Thursday, March 27, 2014

Writing A Creative "Essay" Exercise

This might be an example of starting with a word (shoulder) and turning it into an essay based in personal memory and including outside research, association, etc. :

Crown and Shoulder by Steven Churchhttp://passagesnorth.com/current-issue/crown-and-shoulder/


Writing A Creative "Essay" Exercise (genre, form, structure open to your own preferences and interpretation; start with the instructions here, create the material, and then take it where you will...)

(from: http://www.chsbs.cmich.edu/Robert_Root/AWP/cnf.htm)

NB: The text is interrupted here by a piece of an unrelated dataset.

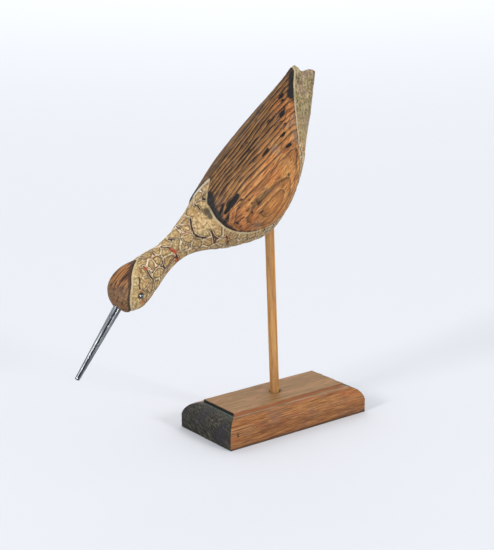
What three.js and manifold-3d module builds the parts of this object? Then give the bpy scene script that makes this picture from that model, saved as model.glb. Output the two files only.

First, begin with a description of a memory from childhood, which you write in present tense and without using "I" or "Me"
Next, use that description as one section in the following, and from which you choose a particular word for the focus of the rest of the exercise.
Kim Barnes: “What is a Word Worth?”

        I often speak to my writing students about "bringing their intellect to bear" as they compose their personal essays.  What I mean by this is that the best literary nonfiction should work at a number of different levels, including the level of intellectual stimulation.  The problem we face as writers of nonfiction is how to challenge our individual stories--how to take the narrative itself and expand its breadth and reach to encompass more of the world. 
        One exercise that I use to help my students achieve this goal involves building an essay from a single word. First, the students each choose one word--any word--to which they are particularly drawn, a word that resonates for them.  A young man just discharged from the military chose "paratrooper"; a middle-aged woman of Scottish descent chose "bagpipes."  I then require that the students write five sections of nonfiction revolving around this single word: The first, third, and fifth sections must be personal memories triggered by the word, and they must be written in present tense no matter the actual chronology; the second and fourth sections must be more analytical, intellectual, philosophical, and explore the word in a more scholarly way.  I direct the students to study the word's derivation and history. They often find passages in religious texts and mythologies that inform the word's meaning in their own experience.  Some discuss the word's appearance and use in contemporary literature or film.


        The goal of this exercise is to weave the word's broader application into the writer's personal experience.  Ideally, the five sections weave together and inform one another and bring to the essay a kind of intellectual unity as well as a greater depth and complexity.